## Written problem
Restrict the output to the lines below starting at the one that contains "vertex.co = bagel_point(ring_angle, tube_step" and ending at the one that contains "point = shown.matrix_world", and restate them word for word, both ends included.

## Collected material
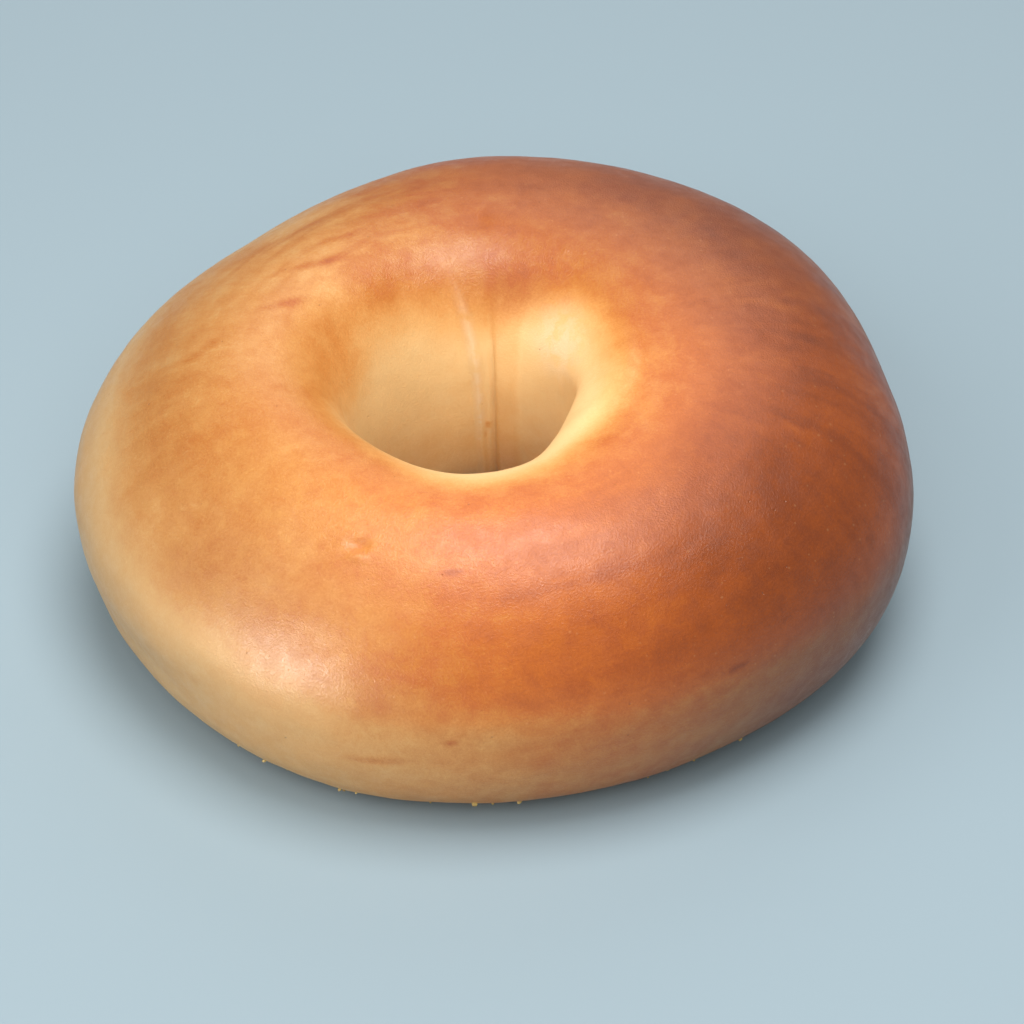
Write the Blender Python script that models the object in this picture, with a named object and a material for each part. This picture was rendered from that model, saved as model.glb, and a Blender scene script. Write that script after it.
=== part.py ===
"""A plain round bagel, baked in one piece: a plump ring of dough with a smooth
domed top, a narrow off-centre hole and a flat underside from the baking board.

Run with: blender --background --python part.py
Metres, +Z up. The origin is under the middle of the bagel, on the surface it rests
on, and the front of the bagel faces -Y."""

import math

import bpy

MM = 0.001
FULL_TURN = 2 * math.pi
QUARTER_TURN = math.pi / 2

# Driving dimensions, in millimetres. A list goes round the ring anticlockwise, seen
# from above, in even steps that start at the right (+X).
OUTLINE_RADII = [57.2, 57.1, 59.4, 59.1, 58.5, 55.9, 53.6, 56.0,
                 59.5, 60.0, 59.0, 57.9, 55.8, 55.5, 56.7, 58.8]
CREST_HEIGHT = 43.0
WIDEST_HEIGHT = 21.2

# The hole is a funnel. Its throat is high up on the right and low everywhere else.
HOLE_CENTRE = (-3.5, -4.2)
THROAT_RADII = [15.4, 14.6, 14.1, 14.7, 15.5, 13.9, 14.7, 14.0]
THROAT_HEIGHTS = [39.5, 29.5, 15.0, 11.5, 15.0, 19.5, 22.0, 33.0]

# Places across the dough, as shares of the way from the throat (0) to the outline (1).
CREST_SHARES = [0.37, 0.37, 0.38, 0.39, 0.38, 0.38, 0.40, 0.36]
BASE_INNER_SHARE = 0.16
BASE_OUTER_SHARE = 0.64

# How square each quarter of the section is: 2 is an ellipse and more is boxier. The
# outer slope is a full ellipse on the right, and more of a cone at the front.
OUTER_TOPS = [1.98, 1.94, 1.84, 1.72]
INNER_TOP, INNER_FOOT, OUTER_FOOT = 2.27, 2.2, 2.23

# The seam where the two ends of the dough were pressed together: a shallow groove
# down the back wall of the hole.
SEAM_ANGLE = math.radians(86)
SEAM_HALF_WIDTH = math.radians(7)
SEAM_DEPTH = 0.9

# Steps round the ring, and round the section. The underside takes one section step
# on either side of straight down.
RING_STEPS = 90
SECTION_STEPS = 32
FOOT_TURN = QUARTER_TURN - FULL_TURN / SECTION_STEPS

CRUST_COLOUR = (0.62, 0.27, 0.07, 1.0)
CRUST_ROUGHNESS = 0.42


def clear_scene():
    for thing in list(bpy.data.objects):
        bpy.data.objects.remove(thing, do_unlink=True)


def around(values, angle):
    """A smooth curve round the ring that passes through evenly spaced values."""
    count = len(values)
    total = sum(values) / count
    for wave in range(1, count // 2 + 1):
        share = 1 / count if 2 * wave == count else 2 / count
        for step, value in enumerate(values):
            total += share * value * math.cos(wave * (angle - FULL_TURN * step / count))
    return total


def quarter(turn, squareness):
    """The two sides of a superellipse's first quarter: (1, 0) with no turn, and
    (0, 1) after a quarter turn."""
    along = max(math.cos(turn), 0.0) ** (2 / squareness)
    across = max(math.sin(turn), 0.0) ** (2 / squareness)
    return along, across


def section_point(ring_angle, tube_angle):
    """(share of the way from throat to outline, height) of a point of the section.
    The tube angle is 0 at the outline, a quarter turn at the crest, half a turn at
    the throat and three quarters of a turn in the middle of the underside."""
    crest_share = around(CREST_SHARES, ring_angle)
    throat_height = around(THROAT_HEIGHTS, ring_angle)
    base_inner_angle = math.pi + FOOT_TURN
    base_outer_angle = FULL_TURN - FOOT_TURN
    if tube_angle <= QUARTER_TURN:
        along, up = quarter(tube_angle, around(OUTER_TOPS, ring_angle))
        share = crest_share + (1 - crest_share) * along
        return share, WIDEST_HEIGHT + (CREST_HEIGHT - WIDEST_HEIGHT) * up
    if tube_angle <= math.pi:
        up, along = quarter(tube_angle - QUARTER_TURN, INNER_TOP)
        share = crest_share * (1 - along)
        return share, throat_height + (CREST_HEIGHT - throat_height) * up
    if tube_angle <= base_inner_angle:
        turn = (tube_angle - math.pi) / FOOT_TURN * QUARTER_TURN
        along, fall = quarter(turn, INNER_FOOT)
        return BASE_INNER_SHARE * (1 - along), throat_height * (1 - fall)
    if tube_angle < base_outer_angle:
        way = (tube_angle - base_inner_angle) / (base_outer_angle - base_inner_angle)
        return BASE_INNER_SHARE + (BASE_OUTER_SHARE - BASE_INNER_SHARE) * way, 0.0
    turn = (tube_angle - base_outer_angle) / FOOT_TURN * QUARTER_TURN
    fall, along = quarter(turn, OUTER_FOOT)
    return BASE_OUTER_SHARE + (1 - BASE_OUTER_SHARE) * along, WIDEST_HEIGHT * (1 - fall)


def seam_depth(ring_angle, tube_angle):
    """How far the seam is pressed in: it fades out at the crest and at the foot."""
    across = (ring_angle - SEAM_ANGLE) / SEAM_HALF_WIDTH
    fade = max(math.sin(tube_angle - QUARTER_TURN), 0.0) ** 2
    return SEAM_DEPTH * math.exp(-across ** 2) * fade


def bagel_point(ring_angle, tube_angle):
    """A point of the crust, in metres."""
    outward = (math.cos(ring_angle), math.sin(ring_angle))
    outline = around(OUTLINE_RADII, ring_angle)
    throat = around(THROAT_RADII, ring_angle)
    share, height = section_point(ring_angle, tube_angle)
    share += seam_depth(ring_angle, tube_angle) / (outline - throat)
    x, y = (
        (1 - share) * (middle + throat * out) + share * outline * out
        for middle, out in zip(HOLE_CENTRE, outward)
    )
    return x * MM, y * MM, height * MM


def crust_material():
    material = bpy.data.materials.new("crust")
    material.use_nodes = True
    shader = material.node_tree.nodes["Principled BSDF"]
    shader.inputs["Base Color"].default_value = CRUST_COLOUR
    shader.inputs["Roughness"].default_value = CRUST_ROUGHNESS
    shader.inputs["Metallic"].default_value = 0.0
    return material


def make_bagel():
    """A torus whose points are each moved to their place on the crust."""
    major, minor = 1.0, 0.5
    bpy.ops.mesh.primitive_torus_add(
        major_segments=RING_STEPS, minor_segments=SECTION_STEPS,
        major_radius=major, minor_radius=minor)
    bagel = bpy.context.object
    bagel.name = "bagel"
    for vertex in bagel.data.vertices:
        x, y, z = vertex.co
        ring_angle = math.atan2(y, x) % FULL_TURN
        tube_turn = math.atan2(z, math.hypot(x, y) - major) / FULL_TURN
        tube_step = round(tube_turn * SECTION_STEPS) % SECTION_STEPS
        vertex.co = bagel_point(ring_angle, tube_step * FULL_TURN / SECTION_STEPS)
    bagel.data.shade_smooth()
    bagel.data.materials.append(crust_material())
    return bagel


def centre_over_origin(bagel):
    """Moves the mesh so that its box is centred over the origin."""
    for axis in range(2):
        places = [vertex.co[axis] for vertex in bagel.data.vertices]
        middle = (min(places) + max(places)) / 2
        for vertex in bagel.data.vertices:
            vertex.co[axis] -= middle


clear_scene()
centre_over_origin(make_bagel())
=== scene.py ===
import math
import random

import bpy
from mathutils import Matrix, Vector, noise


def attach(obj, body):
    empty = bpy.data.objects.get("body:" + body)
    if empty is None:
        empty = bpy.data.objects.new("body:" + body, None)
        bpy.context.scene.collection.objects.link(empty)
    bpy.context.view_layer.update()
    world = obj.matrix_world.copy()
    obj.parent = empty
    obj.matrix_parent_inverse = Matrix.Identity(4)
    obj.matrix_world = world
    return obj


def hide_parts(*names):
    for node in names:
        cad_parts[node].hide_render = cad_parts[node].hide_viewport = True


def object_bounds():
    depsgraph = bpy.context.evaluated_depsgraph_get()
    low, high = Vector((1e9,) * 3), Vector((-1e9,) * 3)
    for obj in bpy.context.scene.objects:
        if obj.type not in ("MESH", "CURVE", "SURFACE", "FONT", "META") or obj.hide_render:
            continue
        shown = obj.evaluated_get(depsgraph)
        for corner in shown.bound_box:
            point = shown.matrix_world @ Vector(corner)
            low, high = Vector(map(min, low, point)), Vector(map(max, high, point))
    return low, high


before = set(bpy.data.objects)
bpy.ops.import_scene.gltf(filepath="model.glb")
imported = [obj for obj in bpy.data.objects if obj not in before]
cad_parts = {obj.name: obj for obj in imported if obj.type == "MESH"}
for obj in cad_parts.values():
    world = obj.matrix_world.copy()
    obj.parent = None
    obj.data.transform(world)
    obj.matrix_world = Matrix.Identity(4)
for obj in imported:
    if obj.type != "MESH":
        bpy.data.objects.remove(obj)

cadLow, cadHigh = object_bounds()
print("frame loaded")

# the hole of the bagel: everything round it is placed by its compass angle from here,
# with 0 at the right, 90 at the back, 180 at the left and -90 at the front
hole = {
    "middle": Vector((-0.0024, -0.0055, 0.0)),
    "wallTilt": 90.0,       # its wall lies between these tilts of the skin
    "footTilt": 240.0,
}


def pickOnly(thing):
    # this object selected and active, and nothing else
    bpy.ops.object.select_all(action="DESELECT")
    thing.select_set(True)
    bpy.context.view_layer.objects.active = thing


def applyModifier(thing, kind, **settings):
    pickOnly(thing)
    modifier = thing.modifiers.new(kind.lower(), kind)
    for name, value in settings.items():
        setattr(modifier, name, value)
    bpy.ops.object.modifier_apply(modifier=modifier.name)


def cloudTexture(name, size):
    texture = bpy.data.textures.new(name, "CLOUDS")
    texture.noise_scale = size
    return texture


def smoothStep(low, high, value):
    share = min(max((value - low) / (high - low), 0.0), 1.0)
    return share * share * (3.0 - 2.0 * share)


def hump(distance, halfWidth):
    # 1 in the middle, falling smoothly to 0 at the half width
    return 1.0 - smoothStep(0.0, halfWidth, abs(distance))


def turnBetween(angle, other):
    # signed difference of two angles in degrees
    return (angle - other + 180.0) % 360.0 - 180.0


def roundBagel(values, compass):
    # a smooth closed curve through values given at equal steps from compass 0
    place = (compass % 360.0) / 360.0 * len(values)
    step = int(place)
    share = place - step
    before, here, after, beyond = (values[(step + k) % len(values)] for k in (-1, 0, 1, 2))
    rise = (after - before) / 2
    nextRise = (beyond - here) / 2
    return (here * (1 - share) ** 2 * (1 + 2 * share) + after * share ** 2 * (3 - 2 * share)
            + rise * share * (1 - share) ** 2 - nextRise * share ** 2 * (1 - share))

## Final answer
        vertex.co = bagel_point(ring_angle, tube_step * FULL_TURN / SECTION_STEPS)
    bagel.data.shade_smooth()
    bagel.data.materials.append(crust_material())
    return bagel


def centre_over_origin(bagel):
    """Moves the mesh so that its box is centred over the origin."""
    for axis in range(2):
        places = [vertex.co[axis] for vertex in bagel.data.vertices]
        middle = (min(places) + max(places)) / 2
        for vertex in bagel.data.vertices:
            vertex.co[axis] -= middle


clear_scene()
centre_over_origin(make_bagel())
=== scene.py ===
import math
import random

import bpy
from mathutils import Matrix, Vector, noise


def attach(obj, body):
    empty = bpy.data.objects.get("body:" + body)
    if empty is None:
        empty = bpy.data.objects.new("body:" + body, None)
        bpy.context.scene.collection.objects.link(empty)
    bpy.context.view_layer.update()
    world = obj.matrix_world.copy()
    obj.parent = empty
    obj.matrix_parent_inverse = Matrix.Identity(4)
    obj.matrix_world = world
    return obj


def hide_parts(*names):
    for node in names:
        cad_parts[node].hide_render = cad_parts[node].hide_viewport = True


def object_bounds():
    depsgraph = bpy.context.evaluated_depsgraph_get()
    low, high = Vector((1e9,) * 3), Vector((-1e9,) * 3)
    for obj in bpy.context.scene.objects:
        if obj.type not in ("MESH", "CURVE", "SURFACE", "FONT", "META") or obj.hide_render:
            continue
        shown = obj.evaluated_get(depsgraph)
        for corner in shown.bound_box:
            point = shown.matrix_world @ Vector(corner)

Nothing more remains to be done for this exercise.